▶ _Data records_
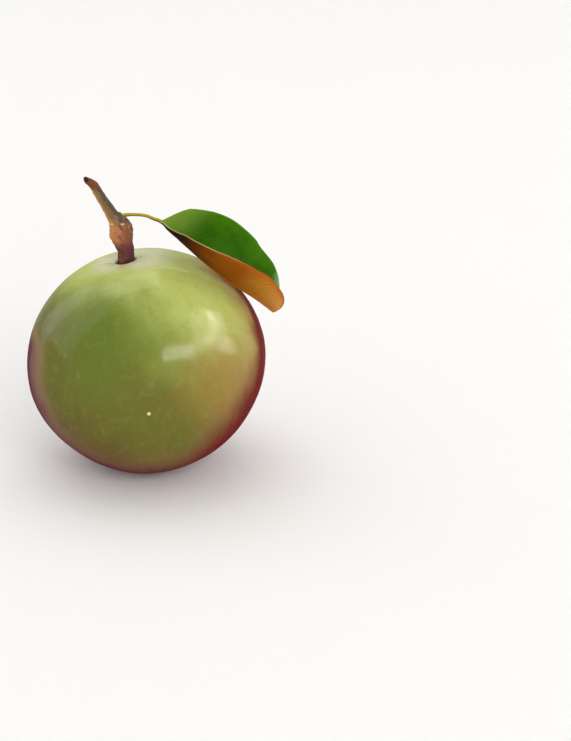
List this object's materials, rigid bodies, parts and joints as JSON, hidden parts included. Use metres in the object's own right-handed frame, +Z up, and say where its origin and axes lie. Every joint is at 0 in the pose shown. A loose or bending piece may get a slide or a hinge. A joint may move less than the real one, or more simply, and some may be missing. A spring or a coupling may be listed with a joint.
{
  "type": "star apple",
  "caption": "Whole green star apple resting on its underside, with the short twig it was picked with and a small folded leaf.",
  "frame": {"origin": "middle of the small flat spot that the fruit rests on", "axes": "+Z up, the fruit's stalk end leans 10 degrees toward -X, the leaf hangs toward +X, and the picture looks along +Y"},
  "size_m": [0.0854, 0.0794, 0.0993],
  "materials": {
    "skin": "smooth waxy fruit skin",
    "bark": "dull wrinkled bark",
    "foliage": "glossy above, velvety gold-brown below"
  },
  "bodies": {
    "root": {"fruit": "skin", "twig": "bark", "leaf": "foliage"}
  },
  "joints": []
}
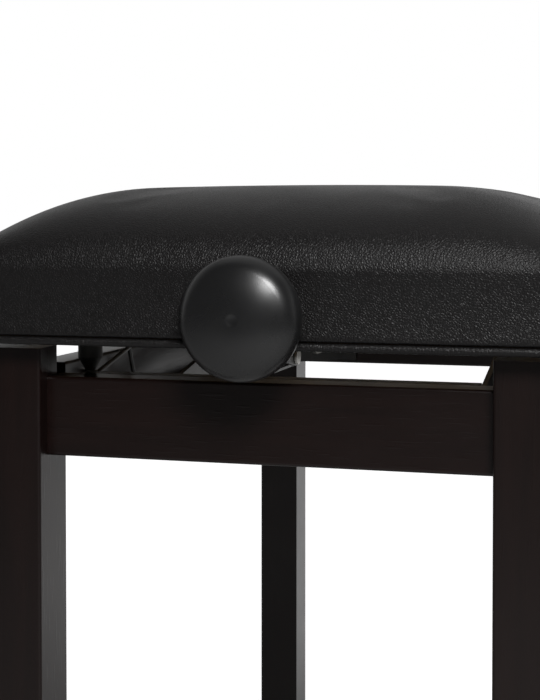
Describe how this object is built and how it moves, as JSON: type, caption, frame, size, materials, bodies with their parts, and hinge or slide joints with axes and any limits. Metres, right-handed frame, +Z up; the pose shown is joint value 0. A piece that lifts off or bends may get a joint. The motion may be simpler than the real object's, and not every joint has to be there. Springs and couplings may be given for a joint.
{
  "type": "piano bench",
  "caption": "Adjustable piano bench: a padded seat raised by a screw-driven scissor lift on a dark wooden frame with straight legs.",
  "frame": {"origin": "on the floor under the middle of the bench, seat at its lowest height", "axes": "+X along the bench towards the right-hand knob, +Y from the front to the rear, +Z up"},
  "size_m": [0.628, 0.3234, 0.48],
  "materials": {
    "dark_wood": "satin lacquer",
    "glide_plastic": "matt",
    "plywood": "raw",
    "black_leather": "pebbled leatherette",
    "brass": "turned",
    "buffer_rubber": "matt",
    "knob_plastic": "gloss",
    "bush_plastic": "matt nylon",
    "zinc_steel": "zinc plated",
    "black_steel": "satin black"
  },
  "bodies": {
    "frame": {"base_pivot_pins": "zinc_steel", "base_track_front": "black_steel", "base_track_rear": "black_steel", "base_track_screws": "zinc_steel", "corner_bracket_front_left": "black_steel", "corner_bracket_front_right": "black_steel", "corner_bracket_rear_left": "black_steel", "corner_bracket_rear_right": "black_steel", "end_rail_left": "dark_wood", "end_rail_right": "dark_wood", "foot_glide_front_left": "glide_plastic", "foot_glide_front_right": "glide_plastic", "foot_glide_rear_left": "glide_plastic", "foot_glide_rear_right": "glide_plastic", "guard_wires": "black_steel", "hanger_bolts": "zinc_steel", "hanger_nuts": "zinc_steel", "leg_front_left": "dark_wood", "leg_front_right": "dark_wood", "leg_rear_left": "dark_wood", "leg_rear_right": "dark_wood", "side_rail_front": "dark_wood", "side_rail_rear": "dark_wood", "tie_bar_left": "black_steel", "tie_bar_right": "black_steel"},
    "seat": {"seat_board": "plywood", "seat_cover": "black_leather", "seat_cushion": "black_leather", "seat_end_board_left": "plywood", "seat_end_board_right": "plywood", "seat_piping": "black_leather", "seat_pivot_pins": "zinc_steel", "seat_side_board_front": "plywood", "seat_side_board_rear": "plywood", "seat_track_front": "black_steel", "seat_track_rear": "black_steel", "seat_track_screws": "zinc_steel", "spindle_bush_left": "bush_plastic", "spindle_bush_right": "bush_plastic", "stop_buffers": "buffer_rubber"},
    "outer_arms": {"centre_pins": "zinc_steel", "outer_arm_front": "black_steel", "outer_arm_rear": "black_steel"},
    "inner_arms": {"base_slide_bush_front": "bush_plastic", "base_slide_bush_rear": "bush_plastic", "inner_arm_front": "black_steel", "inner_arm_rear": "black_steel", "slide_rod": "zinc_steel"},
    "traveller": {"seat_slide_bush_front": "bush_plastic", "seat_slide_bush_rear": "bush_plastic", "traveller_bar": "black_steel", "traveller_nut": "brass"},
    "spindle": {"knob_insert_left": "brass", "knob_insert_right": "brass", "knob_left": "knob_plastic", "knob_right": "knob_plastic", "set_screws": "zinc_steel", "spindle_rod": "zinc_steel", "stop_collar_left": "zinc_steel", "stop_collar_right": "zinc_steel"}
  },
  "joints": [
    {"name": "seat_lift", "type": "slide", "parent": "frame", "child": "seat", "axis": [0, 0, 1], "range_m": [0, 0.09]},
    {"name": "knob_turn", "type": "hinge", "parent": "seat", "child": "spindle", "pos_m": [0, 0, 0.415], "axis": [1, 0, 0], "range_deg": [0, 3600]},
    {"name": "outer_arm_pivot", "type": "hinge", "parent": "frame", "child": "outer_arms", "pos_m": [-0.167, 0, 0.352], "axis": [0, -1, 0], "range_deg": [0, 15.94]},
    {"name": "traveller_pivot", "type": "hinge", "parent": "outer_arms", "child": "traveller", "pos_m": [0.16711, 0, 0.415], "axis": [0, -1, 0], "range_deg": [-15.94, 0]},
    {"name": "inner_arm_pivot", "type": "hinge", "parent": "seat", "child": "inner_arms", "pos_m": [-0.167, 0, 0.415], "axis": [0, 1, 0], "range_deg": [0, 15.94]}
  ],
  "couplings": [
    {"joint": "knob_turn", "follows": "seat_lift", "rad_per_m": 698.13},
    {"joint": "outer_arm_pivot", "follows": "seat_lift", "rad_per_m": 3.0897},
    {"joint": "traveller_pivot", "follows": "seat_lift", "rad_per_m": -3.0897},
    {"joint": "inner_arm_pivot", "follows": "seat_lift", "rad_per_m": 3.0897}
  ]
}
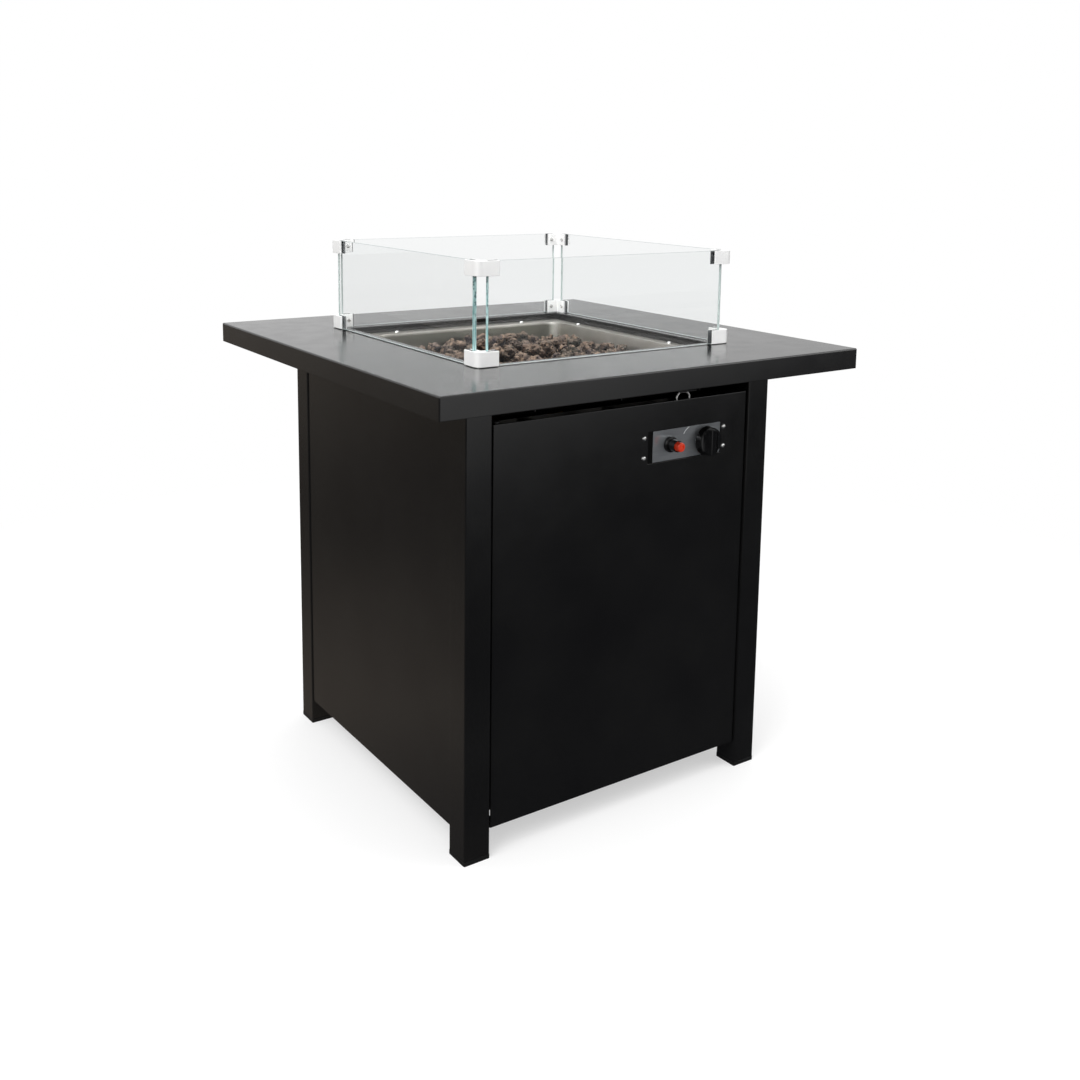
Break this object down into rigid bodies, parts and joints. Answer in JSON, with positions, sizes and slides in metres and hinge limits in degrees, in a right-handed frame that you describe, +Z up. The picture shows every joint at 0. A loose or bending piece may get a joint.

▶ _STATED GOAL_
Copy out every line from the records that has the word "piece".

▶ _OUTPUT FOR THIS TASK_
List this object's materials, rigid bodies, parts and joints as JSON, hidden parts included. Use metres in the object's own right-handed frame, +Z up, and say where its origin and axes lie. Every joint is at 0 in the pose shown. A loose or bending piece may get a slide or a hinge. A joint may move less than the real one, or more simply, and some may be missing. A spring or a coupling may be listed with a joint.
Describe how this object is built and how it moves, as JSON: type, caption, frame, size, materials, bodies with their parts, and hinge or slide joints with axes and any limits. Metres, right-handed frame, +Z up; the pose shown is joint value 0. A piece that lifts off or bends may get a joint. The motion may be simpler than the real object's, and not every joint has to be there. Springs and couplings may be given for a joint.
Break this object down into rigid bodies, parts and joints. Answer in JSON, with positions, sizes and slides in metres and hinge limits in degrees, in a right-handed frame that you describe, +Z up. The picture shows every joint at 0. A loose or bending piece may get a joint.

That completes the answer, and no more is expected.